PR doyen Noel Turnbull told Crikey this morning that Stencil’s approach to publicity had “backfired spectacularly”
“The first lesson is that the assumption that any publicity is good publicity is a dumb one. For all the talk about social media there’s absolutely nothing new about this situation, there’s only the new platform. It’s just an astonishing response…I wouldn’t recommend using it as a marketing tool,” he said.
Branding expert Stephen Downes agreed, telling Crikey that it turned into a “a really bizarre situation. They didn’t get it all, they seem clueless.”
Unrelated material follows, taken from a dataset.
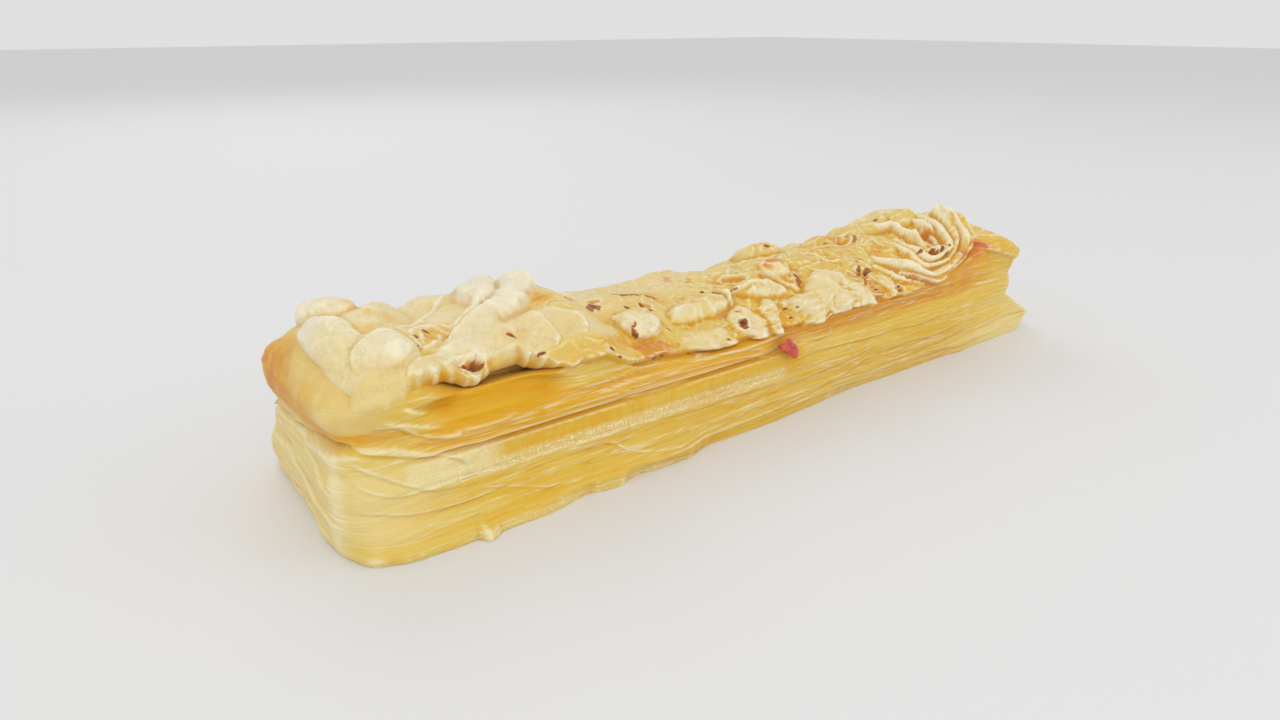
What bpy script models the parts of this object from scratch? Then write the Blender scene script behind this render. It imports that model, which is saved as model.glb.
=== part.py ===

“Frankly, from the tone of the emails these people don’t know what they’re doing. I would assume that a cafe actually needs to open before it starts with its branding strategy. I don’t know that coffee is that hard to find on Brunswick Street, so maybe they should be focusing on the street art angle.”
Ward told Crikey that he also did not want to make additional comments on the issue. “Everything I want to say is on Fitzroyalty”, he said.
Stencil Cafe responded to an email requesting comment but declined to add anything further to the public record. It did not respond when asked directly whether it or an associate of Stencil had produced the erroneous flyer.